Ther is no way to know for sure how much your clubs are holding you back on the course, or for that matter, now much they MESS with your head at the driving range or practice area. Some of your BAD results are for sure due to the clubs not being the best. Maybe some of your BAD hit balls were due to the club, and NOT to your bad swing. Hard to tell when the clubs do not perform the same way very time due to the shafts not being properly aligned in the clubhead.

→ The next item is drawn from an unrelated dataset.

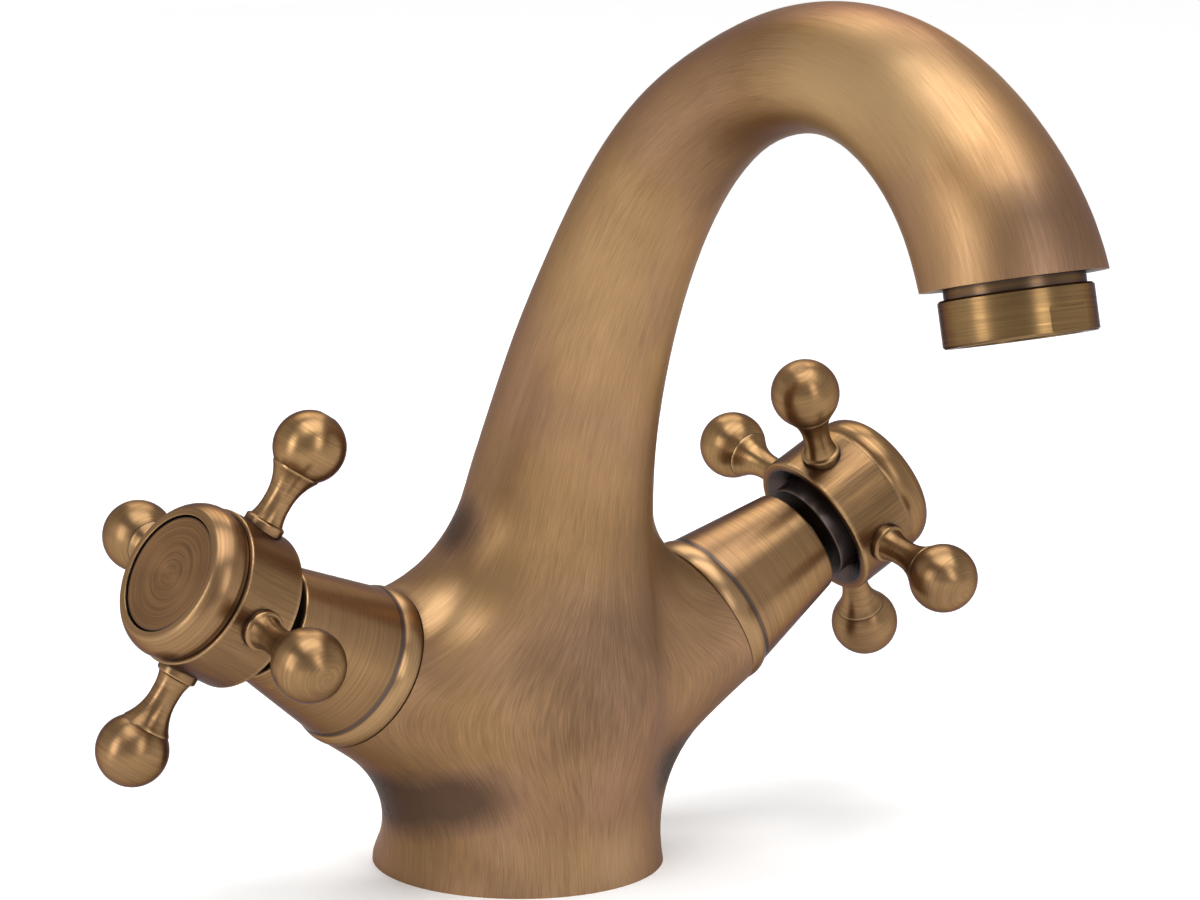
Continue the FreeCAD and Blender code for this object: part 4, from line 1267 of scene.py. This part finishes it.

As I have said before, we played enough rounds together when you were here in Denver to know that you have to skill to really TELL the difference in performance were you to have all your clubs worked on by having all of the shafts properly Spine and FLO aligned in the heads. I have ho doubt that you could both SEE and FEEL the difference in the clubs. To be Honest, I'd be Shocked if you were to play a full round of golf with MY clubs, that you didn't notice a big difference in the performance of the clubs and I'd be surprised if you didn't score at least a few strokes lower with my clubs. If you were to hit them enought to GET USED to them, you would see even lower scores as you got used to the feel of my clubs and what you could expect in terms of carry yardages. In case I have not mentioned in lately, You have a standing invite to come out to Denver and play a few rounds with ANY of my clubs that you care to try out. I have more than enough sets of good irons for you to pick from, and more than enough woods and drivers to fill out a few extra bags. Any time you get in the mood to come out an play some golf and hit some different clubs, you're welcome to do so. This goes for ALL of the regulars on this site as well.

Don

Putting is easy if you have the Right Putter.